Exercise instructions. Gather every line holding the string "materials".

Information shown.
━━━━━━━━━━━━━━━━━━━━━━━━━━━━━━

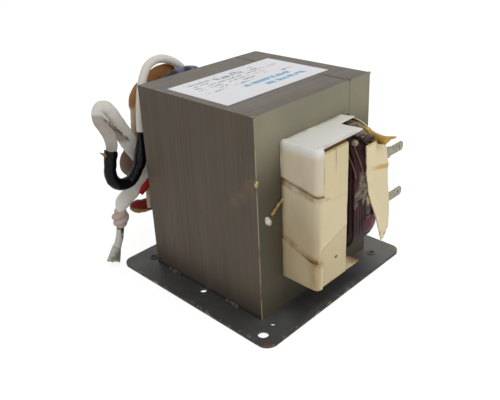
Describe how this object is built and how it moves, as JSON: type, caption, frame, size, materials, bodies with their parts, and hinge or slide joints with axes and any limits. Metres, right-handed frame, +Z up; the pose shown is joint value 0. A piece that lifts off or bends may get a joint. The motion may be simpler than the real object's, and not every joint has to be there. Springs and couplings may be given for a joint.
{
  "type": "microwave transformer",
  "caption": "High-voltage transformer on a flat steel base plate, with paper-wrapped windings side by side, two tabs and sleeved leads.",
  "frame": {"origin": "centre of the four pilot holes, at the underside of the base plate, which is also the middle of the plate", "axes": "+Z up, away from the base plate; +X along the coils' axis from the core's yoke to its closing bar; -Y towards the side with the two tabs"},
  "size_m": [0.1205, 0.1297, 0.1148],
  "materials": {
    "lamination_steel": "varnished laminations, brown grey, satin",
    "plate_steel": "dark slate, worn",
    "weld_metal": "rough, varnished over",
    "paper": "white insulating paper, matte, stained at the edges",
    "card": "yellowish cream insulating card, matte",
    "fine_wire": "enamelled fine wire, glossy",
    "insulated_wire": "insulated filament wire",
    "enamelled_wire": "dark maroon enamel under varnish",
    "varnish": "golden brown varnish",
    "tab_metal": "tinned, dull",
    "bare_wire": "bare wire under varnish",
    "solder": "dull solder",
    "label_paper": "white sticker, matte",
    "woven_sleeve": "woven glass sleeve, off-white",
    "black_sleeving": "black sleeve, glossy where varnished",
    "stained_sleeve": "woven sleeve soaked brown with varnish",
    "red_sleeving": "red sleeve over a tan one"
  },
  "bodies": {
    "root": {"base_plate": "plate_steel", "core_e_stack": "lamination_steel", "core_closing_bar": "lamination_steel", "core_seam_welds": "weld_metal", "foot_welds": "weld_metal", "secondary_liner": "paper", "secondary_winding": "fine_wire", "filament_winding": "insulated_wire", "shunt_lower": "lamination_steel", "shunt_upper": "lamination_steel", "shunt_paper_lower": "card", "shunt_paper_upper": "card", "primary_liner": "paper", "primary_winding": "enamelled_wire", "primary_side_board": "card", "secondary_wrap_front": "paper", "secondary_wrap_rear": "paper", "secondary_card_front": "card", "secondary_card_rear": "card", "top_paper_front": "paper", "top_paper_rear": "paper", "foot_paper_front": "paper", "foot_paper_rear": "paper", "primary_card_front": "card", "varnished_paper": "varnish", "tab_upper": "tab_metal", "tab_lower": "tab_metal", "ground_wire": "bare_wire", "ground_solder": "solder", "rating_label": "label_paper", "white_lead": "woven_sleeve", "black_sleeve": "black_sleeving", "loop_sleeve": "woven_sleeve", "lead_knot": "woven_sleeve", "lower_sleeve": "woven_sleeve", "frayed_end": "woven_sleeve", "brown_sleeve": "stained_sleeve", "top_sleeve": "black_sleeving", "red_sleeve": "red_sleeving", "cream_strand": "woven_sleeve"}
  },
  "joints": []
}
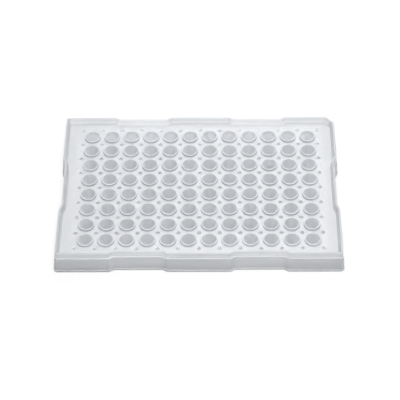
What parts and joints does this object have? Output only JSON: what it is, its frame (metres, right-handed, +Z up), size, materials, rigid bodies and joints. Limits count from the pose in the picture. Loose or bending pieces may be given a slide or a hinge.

━━━━━━━━━━━━━━━━━━━━━━━━━━━━━━

Answer for the task.
Describe how this object is built and how it moves, as JSON: type, caption, frame, size, materials, bodies with their parts, and hinge or slide joints with axes and any limits. Metres, right-handed frame, +Z up; the pose shown is joint value 0. A piece that lifts off or bends may get a joint. The motion may be simpler than the real object's, and not every joint has to be there. Springs and couplings may be given for a joint.
  "materials": {
What parts and joints does this object have? Output only JSON: what it is, its frame (metres, right-handed, +Z up), size, materials, rigid bodies and joints. Limits count from the pose in the picture. Loose or bending pieces may be given a slide or a hinge.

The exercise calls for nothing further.